Form 10-K for the Fiscal Year Ended June 30, 2021
Notes to Consolidated Financial Statements
Note 1 - Summary of Significant Accounting Policies
Change in Reportable Segments, page 57

1.Please tell us and revise disclosures in future filings to provide more detail regarding the nature of your decision to no longer allocate corporate selling, general and administrative expenses across segments following your segment reporting change and the effects on segment profit or loss. Reference is made to paragraph 280-10-50-29(d) of the Accounting Standards Codification (ASC).

Effective with the start of our fiscal year ended June 30, 2021, and for all comparative periods presented, we decided to stop allocating corporate selling, general and administrative (“SG&A”) expenses to separate reportable segments because these costs are not controlled at the segment level. This change allows our chief operating-decision maker to better assess segment performance and allocate resources among segments. In addition, we believe this change enhances our ability to hold management accountable for their segment costs. We previously allocated corporate SG&A based on segment revenue, accordingly, the effect of this change to each segment is proportionate to its revenue during a given period.

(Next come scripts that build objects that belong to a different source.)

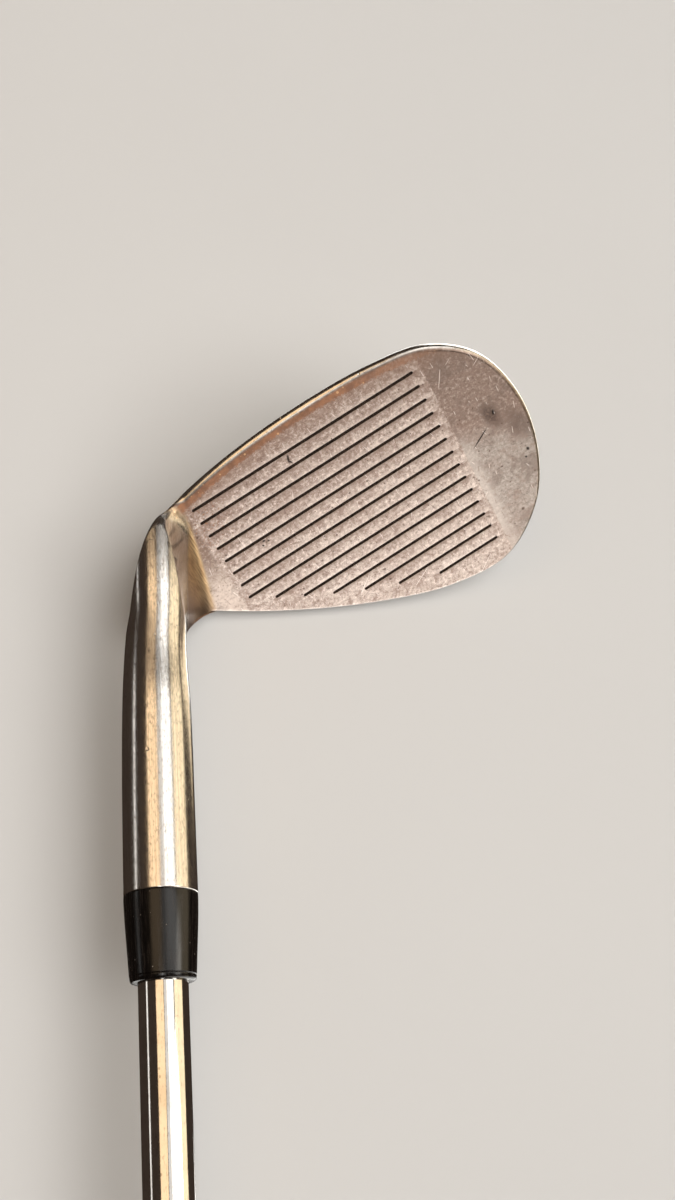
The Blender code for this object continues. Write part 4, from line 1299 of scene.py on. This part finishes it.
def lights():
    """Strips that the shaft mirrors as lines, panels for each side of the head, and a floor light."""
    warm = (1.0, 0.72, 0.44)
    cream = (1.0, 0.82, 0.55)
    white = (1.0, 0.985, 0.95)
    round_the_shaft("strip_heel_side", -27, 7, 1.25, warm)
    round_the_shaft("strip_above", 22, 52, 1.7, white)
    round_the_shaft("strip_above_dim", 9, 22, 0.75, white)
    toward_head("leading_edge_light", (-0.25, -0.36, 0.90), 0.80, (0.16, 0.20), 4.5, white)
    toward_head("toe_light", (0.63, -0.20, 0.73), 0.80, (0.34, 0.26), 3.6, white)
    # These reach down to the floor or below it.  They show in metal and gloss, and light nothing
    # matt, because that would draw their edges on the floor.
    low_panels = (
        toward_head("face_softbox", (0.438, -0.882, 0.20), 0.85, (0.7, 0.36), 1.68,
                    (1.0, 0.90, 0.83)),
        round_the_shaft("strip_toe_side", 57, 100, 1.25, cream),
        round_the_shaft("strip_low_heel_side", -77, -70, 1.1, white),
        toward_head("toe_rim_light", (0.50, 0.83, -0.26), 0.85, (0.8, 1.4), 2.4, white),
        toward_head("fillet_light", (0.80, 0.47, -0.38), 0.85, (0.34, 0.62), 1.1, cream),
        toward_head("toe_side_light", (0.87, -0.48, 0.08), 0.85, (0.25, 0.20), 2.0, cream),
        toward_head("topline_light", (0.40, -0.71, -0.58), 0.80, (1.0, 1.2), 2.3, white))
    for low_panel in low_panels:
        low_panel.visible_diffuse = False
    sun = bpy.data.lights.new("floor_fill", "SUN")
    sun.energy = 2.15
    sun.angle = math.radians(60)
    sun.color = (1.0, 0.985, 0.96)
    obj = added("floor_fill", sun)
    obj.matrix_world = facing((0.3, -0.2, 1.0))
    obj.visible_glossy = False


def world():
    """A faint warm glow from all round."""
    sky = bpy.data.worlds.new("studio")
    bpy.context.scene.world = sky
    sky.use_nodes = True
    background = sky.node_tree.nodes["Background"]
    background.inputs["Color"].default_value = (1.0, 0.72, 0.56, 1.0)
    background.inputs["Strength"].default_value = 0.04


def camera():
    """Looks down on the head, turned so that the shaft runs down the picture."""
    azimuth = math.radians(-37.73)
    elevation = math.radians(62.28)
    roll = math.radians(36.91)
    distance = 0.3261
    aim = Vector((STAGE_CENTRE.x - 1.35 * MM, STAGE_CENTRE.y + 4.52 * MM, 20.0 * MM))
    back = Vector((math.sin(azimuth) * math.cos(elevation),
                   -math.cos(azimuth) * math.cos(elevation), math.sin(elevation)))
    data = bpy.data.cameras.new("camera")
    data.sensor_width = 36.0
    data.lens = 47.71
    data.clip_start = 0.01
    obj = added("camera", data)
    obj.matrix_world = (Matrix.Translation(aim + back * distance) @ facing(back)
                        @ Matrix.Rotation(roll, 4, "Z"))
    bpy.context.scene.camera = obj


# --- the club ---
def carried_over(node, finish):
    """A CAD node whose shape is right gets its material."""
    slots = frame["nodes"][node].material_slots
    if not slots:
        frame["nodes"][node].data.materials.append(finish)
    for material_slot in slots:
        material_slot.material = finish


def club():
    head()
    place("hosel_ferrule", turned("hosel_ferrule", ferrule_profile()), SHAFT_LINE,
          ferrule_plastic(), "ferrule_plastic", "ferrule")
    place("stepped_shaft", turned("stepped_shaft", shaft_profile()), SHAFT_LINE,
          shaft_chrome(), "shaft_chrome", "shaft")
    place("label_band", turned("label_band", band_profile()), SHAFT_LINE,
          band_foil(), "band_foil", "shaft_band")
    place("grip_sleeve", grip_mesh(), SHAFT_LINE, grip_rubber(), "grip_rubber", "grip")
    place("end_cap", turned("end_cap", cap_profile()), SHAFT_LINE,
          cap_rubber(), "cap_rubber", "grip_cap")
    for node, *look in (
            ("hosel_epoxy", "cured_epoxy", (0.52, 0.43, 0.24), (0.70, 0.62, 0.42), 0.8, 0.30),
            ("tip_weight", "turned_brass", (0.60, 0.40, 0.15), (0.80, 0.58, 0.26), 0.9, 0.34, 1.0, 0.01),
            ("tip_plug", "cork", (0.32, 0.19, 0.10), (0.60, 0.42, 0.25), 1.4, 0.85, 0.0, 0.2),
            ("grip_tape", "paper_tape", (0.62, 0.56, 0.42), (0.78, 0.73, 0.60), 1.1, 0.80)):
        carried_over(node, hidden_finish(*look))


camera()
studio()
lights()
world()
club()
bpy.context.scene.view_settings.view_transform = "Standard"
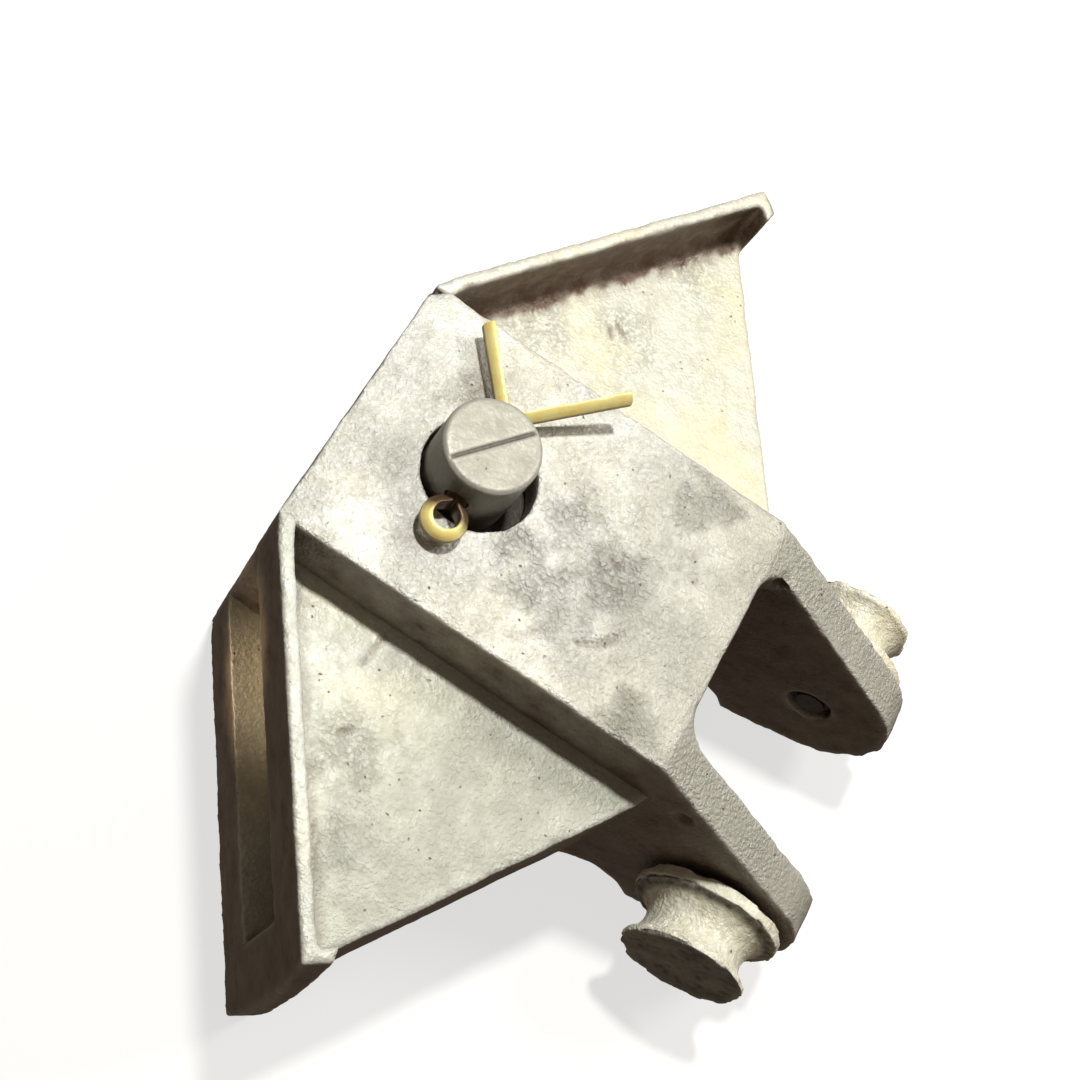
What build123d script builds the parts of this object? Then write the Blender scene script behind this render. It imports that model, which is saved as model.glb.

We will disclose the following in Note 9 – Segment Information in all future filings beginning in the third quarter of fiscal year 2022:
1


“Corporate selling, general and administrative expenses are excluded from our three reportable segments in order to better align controllable costs with the responsibility of segment management, and to be consistent with how our chief operating-decision maker assesses segment performance and allocates resources.”

Note 7 - Commitments and Contingencies, page 72

2.Please tell us how you considered the guidance in ASC 326-20-30 with respect to the $17 million receivable balance due from an iron and steel customer that has been under litigation since the third quarter of your fiscal 2020. In particular, please tell us how you evaluated the collectability of this individual trade receivable as it relates to the requirement to estimate an expected credit loss, even if deemed remote.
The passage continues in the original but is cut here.